I hate abusive stories from my childhood. They’re humiliating. I feel humiliated by them. I did at the time, and I do now. And that’s a kind of buy-in, isn’t it? My silence. My tentative, “It’s not OK that you did that.” Or, “You can’t treat me like this anymore.” You accept the secrets of your family, the apple-pie facade, or you don’t. I tried hopscotch for years, but it doesn’t work. Eventually you’ll step where you’re not supposed to.
My parents don’t want me to be happy if happy involves being with a woman. No doubt that should be a shorter sentence. My parents don’t want me to be happy. And? So what? I’m all grown up. What difference does it make whether or not they want me to be happy? Whether or not they wish me well? I suppose you could say that about any relationship. Why not just cut and burn?
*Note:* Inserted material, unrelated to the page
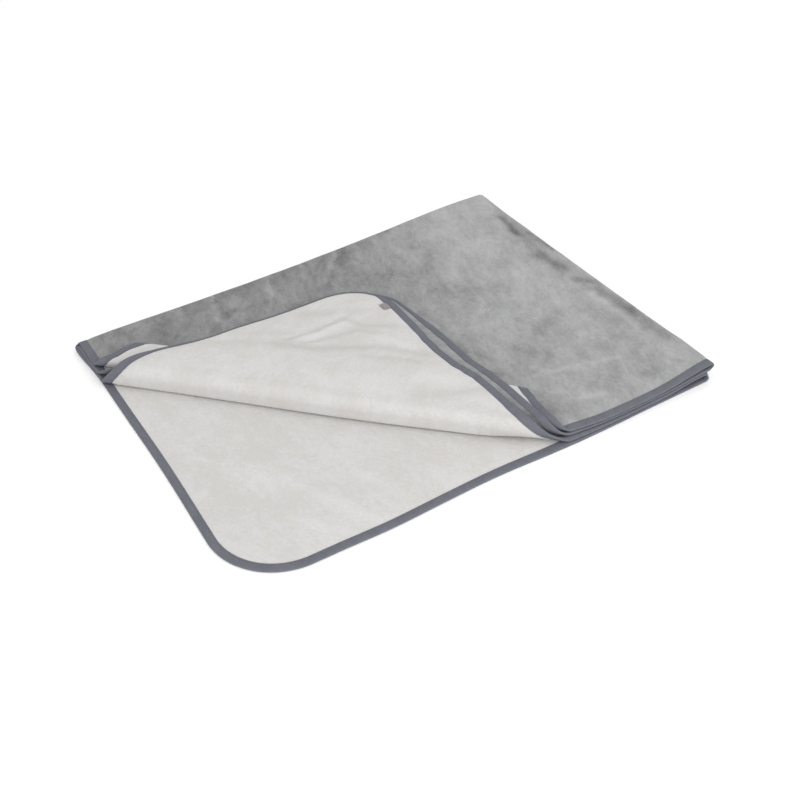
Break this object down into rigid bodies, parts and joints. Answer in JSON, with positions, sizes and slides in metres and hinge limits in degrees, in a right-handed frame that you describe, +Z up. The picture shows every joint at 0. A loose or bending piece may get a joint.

I have spent most of my life attempting to separate sex from humiliation. Or, to restate, I have been putting out humiliating fires for as long as I can remember. At a dinner recently, a woman told me I looked like I’d dated a lot. It was such an odd thing to say. Are you calling me a slut? Cause that’s actually a word I’m comfortable with. I love sluts. They have chosen to enjoy themselves. They have stepped outside Judeo-Christian bigotry, the lies of patriarchy, and asserted their sexual selves. You don’t get to control them. They are liberated.
My earliest memories are of masturbation. The worst stories I know involve attempts to crush out my sexuality as though it were a cigarette. It’s terrifying to realize you have been owned. And in so many ways, it’s worse to find yourself suddenly free. I don’t keep secrets for people. I don’t even keep my own. Is that liberation? Is it? I think it is. Hard-won. Hard-kept. Hard. But these things are mine. They happened to me. That does not mean they are my fault. That means they are mine to disclose. Mine to reveal. Mine to unravel.